Strategic Implementation

To deploy CSBG funds to address residential lead hazards in your community:

  1. View the State Plan to learn about your state’s allocation of CSBG funds.
  2. Identify the currently-funded Community Action Agencies active in your jurisdiction (a full list of CAAs is available here: View annual reports related to grant allocations and activities for the relevant CAAs.
  3. Explore partnerships with CAAs within your jurisdiction. Learn more about how these agencies conduct their community needs assessments in order to advocate to include lead remediation on the list of priorities and funded activities.

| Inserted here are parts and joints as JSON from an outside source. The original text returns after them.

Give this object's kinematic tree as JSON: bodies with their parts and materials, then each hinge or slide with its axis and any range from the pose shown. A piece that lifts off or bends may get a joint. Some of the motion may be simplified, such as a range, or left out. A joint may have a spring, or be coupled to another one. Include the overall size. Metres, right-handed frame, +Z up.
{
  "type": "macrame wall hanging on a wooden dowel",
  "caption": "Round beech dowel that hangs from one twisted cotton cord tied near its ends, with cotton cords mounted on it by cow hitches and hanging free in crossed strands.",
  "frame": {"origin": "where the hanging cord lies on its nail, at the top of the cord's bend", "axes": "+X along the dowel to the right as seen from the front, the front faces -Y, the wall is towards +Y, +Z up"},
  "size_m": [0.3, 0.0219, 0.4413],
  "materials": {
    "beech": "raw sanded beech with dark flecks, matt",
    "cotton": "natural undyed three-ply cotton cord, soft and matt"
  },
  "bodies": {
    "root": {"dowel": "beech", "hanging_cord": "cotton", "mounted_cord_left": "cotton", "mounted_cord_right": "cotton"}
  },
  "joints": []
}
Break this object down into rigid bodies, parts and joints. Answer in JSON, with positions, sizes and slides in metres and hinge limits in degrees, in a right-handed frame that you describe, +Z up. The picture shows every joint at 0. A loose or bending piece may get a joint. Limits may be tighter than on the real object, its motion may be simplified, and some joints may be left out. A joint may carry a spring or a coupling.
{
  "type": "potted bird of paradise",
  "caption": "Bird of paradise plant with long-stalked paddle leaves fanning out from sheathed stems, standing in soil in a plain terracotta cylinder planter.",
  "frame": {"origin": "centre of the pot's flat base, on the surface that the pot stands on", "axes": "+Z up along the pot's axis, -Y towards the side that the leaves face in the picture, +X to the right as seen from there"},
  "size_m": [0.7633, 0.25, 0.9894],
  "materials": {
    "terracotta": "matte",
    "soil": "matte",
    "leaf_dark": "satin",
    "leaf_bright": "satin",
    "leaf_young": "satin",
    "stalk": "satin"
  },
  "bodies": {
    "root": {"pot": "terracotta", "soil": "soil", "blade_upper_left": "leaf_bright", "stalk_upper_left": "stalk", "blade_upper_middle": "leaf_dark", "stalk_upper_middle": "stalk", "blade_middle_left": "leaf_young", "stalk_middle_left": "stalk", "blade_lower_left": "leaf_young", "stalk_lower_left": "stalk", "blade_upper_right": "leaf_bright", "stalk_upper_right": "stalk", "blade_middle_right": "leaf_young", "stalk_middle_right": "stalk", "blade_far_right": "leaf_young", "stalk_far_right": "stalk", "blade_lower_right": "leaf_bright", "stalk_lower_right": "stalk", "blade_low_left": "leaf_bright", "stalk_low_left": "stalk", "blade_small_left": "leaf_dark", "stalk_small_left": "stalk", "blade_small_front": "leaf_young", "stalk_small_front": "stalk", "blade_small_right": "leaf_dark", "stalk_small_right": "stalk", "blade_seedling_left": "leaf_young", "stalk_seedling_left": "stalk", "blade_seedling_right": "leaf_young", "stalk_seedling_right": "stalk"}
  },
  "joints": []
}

  4. Present a case for lead remediation that includes data on how lead affects your community, the lack of funding to address lead hazards in low income housing, how lead hazards contribute to housing instability and offer insights from community members.7 Some CAAs also have housing programs, including weatherization assistance programs (WAP). In addition, make the case that lead hazard remediation using CSBG dollars can address the health and safety conditions in units that might otherwise prevent them from being weatherized. As with other federally-funded programs, CSBG reports require outcomes measures.8 Your case should include specific outcome measures related to lead remediation, including health, education, and cost-related impact measures as well as reductions in client deferral rates for weatherization programs.